Figure 6. Highly-cited articles and associations with patent filings by disease area over 5 years.

This figure shows percentages of highly-cited articles (squares) and patent filings (circles) in each disease area. In each column the icons, from smallest to largest, represent the years 2002–2006. Red icons indicate the values are greater than expected by chance, blue icons represent values that are less than expected by chance and grey icons represent values that are the same as expected by chance, according to a two-sided Fisher's Exact test (p < 0.05) with Bonferroni correction for multiple hypothesis testing. Yellow trapezoids connect the icons representing the first and last years of the span, giving some indications of spread and trend, but not of statistical significance. Squares on the left side of each column represent the numbers of highly-cited articles, determined by finding the 1% most-cited articles published in each year in all disease areas and then dividing the contribution of each disease area by this total. Therefore, the expected value for sets of articles chosen at random would be 1%. Circles on the right side of each column represent the percentages of articles in each disease area that are associated with patent filings, as described in Box 2. ENT, ear, nose and throat; MeSH, medical subject heading.
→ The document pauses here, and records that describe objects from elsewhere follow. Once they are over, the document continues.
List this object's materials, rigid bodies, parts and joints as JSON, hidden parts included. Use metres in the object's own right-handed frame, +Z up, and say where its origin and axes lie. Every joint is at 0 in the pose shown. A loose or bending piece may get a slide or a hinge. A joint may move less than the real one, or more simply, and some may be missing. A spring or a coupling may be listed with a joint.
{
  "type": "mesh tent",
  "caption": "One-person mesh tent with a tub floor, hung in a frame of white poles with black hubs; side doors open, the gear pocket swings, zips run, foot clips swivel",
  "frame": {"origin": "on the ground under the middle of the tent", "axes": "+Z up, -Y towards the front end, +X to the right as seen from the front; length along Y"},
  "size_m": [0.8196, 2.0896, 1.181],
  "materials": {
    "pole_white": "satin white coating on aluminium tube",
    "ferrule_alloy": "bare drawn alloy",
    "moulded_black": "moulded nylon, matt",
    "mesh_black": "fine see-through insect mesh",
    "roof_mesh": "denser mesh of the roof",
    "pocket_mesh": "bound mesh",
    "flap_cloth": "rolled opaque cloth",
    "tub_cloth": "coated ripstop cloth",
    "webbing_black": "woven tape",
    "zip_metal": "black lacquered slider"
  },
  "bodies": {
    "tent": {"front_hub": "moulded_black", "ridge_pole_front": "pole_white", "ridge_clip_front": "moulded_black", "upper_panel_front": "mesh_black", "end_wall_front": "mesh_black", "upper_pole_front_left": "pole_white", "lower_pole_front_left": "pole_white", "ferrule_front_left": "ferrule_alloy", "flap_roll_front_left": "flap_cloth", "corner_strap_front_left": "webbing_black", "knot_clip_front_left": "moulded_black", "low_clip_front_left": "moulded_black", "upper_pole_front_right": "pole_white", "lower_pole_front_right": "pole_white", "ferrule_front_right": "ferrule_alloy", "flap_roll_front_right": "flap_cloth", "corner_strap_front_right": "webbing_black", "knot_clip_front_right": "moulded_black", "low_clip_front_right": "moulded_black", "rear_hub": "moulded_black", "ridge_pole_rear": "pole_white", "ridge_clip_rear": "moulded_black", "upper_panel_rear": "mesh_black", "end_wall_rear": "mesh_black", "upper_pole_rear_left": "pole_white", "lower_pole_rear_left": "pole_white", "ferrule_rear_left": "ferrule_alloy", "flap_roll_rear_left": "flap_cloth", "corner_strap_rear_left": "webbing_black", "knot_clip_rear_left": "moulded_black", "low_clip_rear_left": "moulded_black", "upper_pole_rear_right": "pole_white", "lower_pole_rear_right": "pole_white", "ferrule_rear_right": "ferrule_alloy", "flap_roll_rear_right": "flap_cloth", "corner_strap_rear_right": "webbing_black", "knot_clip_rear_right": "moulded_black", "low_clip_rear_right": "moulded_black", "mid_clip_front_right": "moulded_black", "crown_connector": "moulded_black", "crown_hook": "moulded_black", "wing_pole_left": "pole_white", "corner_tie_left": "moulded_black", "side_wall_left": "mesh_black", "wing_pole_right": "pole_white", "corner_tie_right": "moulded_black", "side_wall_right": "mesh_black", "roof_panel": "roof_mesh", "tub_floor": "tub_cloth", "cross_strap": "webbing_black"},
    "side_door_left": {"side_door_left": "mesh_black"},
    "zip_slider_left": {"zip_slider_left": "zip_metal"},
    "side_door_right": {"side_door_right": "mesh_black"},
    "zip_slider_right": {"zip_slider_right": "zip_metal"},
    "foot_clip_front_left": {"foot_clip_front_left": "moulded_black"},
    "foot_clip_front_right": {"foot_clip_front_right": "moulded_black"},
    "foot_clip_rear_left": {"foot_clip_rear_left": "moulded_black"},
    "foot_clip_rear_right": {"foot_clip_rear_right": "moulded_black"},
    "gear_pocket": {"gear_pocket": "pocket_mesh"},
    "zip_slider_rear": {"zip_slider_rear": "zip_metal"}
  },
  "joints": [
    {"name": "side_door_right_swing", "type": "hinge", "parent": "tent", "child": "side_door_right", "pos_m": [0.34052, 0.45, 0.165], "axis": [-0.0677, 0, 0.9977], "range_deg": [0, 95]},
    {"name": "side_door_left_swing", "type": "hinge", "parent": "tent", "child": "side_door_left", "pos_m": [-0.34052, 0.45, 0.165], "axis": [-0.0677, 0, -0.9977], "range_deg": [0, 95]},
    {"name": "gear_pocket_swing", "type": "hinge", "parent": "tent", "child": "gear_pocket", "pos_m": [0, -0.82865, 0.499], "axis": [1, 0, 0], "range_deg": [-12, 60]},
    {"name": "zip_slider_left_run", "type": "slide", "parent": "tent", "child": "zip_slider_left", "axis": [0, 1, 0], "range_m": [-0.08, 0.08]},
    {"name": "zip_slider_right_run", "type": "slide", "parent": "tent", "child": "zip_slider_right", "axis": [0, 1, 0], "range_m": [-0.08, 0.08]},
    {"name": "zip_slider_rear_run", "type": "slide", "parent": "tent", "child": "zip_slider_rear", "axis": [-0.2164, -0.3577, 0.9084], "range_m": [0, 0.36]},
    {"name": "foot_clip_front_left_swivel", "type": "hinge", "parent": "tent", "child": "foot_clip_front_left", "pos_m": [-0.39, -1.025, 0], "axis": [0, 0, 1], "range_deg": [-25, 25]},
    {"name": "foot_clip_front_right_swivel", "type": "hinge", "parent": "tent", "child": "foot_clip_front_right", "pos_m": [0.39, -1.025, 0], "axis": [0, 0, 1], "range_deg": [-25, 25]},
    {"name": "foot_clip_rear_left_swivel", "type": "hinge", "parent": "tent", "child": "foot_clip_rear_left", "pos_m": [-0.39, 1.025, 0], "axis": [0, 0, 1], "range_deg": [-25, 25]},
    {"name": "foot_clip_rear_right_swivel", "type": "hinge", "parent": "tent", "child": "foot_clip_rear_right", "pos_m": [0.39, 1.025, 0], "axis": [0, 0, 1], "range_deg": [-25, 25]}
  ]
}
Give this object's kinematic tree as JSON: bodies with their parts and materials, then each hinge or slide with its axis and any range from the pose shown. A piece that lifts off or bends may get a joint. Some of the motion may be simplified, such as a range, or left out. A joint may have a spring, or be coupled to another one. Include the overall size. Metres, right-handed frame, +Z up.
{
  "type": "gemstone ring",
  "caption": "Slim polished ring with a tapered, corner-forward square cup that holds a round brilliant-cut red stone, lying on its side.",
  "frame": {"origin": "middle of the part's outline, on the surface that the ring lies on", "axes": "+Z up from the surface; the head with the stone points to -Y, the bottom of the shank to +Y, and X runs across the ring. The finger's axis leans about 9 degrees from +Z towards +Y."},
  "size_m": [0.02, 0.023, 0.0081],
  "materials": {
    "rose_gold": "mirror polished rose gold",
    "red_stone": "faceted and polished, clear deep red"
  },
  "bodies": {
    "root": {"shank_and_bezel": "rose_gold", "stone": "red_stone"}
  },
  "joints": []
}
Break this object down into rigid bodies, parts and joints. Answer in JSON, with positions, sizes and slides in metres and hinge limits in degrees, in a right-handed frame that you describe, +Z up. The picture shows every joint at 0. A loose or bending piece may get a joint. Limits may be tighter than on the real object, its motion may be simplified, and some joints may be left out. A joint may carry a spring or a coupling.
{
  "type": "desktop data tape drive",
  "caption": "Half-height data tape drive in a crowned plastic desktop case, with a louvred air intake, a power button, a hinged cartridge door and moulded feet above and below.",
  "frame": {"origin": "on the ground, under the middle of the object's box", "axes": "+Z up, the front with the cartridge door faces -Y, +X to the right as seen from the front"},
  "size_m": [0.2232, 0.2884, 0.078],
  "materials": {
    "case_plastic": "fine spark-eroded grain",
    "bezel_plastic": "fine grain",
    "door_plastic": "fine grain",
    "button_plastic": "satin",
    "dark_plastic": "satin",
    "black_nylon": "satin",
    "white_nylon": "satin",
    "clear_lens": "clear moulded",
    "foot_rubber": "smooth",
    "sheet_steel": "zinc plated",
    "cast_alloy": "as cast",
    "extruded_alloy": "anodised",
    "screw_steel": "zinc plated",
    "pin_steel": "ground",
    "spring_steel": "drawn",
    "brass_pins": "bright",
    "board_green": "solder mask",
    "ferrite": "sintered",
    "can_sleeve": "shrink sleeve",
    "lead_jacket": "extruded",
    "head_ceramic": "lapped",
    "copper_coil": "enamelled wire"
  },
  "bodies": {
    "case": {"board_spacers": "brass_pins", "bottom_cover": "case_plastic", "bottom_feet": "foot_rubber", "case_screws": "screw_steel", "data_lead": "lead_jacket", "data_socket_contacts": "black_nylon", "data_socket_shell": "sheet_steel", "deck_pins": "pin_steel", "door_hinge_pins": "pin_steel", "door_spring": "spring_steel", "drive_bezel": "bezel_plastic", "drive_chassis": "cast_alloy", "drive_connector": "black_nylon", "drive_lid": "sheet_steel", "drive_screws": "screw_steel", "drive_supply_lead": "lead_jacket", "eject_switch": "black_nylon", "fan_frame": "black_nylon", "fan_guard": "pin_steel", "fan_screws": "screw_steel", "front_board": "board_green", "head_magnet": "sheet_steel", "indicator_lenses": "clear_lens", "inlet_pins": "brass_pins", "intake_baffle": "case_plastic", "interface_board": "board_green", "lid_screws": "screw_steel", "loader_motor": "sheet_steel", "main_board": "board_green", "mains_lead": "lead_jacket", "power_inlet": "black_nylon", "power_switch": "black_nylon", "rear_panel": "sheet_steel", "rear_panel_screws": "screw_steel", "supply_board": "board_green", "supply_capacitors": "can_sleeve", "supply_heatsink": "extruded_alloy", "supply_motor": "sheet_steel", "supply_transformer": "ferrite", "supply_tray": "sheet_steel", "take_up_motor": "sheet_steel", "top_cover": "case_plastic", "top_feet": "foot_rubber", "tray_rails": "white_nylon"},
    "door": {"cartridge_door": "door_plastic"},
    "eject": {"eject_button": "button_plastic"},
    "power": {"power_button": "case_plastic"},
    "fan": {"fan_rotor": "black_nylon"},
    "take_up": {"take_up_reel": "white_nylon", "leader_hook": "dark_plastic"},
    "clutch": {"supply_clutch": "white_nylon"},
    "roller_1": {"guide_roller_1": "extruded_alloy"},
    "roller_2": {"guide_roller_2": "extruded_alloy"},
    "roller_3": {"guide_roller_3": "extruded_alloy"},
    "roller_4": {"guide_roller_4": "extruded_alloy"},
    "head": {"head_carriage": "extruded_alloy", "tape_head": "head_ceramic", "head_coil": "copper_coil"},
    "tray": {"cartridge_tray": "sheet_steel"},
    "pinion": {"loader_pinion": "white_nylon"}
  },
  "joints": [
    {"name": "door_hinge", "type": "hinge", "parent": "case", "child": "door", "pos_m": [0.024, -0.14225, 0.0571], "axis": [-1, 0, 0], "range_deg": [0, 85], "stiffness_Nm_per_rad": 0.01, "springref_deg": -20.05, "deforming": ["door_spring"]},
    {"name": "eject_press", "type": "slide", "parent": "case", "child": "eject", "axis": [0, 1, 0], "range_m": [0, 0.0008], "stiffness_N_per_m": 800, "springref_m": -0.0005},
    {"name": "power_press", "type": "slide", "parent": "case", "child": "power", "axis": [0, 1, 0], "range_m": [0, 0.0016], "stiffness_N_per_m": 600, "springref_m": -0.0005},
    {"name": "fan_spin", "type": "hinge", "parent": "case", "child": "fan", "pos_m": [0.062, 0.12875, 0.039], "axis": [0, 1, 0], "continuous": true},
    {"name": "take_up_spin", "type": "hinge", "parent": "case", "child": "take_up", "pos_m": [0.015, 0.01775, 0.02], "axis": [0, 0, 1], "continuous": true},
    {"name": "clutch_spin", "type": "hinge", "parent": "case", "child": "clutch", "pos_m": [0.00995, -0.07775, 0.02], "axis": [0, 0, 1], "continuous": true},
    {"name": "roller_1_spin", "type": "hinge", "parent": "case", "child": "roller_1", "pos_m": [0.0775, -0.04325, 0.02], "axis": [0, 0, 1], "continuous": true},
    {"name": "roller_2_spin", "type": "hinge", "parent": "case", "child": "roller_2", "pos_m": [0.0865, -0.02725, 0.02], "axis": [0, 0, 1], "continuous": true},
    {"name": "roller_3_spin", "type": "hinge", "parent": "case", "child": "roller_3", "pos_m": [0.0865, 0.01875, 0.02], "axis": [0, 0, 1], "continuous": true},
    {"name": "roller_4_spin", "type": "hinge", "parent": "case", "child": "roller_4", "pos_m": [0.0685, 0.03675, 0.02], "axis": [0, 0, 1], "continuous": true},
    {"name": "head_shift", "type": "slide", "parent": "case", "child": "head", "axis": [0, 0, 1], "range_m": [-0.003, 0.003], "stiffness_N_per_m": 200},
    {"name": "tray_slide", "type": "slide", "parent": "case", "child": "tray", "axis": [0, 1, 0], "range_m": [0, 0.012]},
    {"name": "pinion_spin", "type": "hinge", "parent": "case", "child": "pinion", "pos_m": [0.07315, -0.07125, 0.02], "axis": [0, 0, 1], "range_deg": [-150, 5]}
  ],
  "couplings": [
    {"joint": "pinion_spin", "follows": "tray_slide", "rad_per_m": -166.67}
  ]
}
Figure 7. Recent growth in publications by disease and by individual gene.

The horizontal axes show percentage growth in 2003–2007 relative to 1997–2002, and the vertical axes show growth in 2006–2007 relative to 2004–2005. The diagonal therefore indicates points for which growth is consistent in the short and medium term; publication rates of points above the diagonal are accelerating and those for points below the diagonal are decelerating. The size of the circles indicates the number of publications in the final 2 years surveyed, as shown in the key (grey circles, scaled to the cube root of publication count). Colours indicate the statistical significance of the 2-year differences after Bonferroni correction for multiple testing, for either positive or negative growth, as defined in the key (coloured circles; arrows pointing up indicate positive growth and arrows pointing down indicate negative growth). a | Changes in publication rates concerning medical subject heading (MeSH) disease subcategories that achieve statistical significance (out of 4,354). Several diseases are not shown, in cases in which their MeSH annotation changed between 1998–2007, or in which the categories were very broad, had fewer than 500 publications in 2006–2007, or were closely related to another disease already shown. Coronavirus infections (mostly due to severe acute respiratory syndrome) were off the scale, with 84% annualized growth on the 5-year axis but 36% annual decline over the past 2 years. b | Changes in publication rates concerning genes that achieve statistical significance (out of 13,024). Only genes with over 100 identifiable publications in 2006–2007 are shown. The overall analysis may be biased toward genes with more established and consistent nomenclature, as it was necessary to scan abstracts for gene symbols and known synonyms to derive this data. ADIPOQ, adiponectin, C1Q and collagen domain-containing; CCL2, CC-chemokine ligand 2; CRP, C-reactive protein; EGFR, epidermal growth factor receptor; FOXP3, forkhead box P3; FRAP1, FK506 binding protein 12-rapamycin associated protein 1 (also known as mTOR); IL17A, interleukin-17A; IL-23A, interleukin-23 subunit-a; IL2RA, interleukin-2 receptor-α; JAK2, janus kinase 2; LRRK2, leucine-rich repeat kinase 2; NFKB1, nuclear factor kB1; PPARGC1A, peroxisome proliferator-activated receptor-γ, coactivator 1α; TCF7L2, transcription factor 7-like 2; TLR, toll-like receptor; TNFSF13B, tumour necrosis factor (ligand) superfamily, member 13b.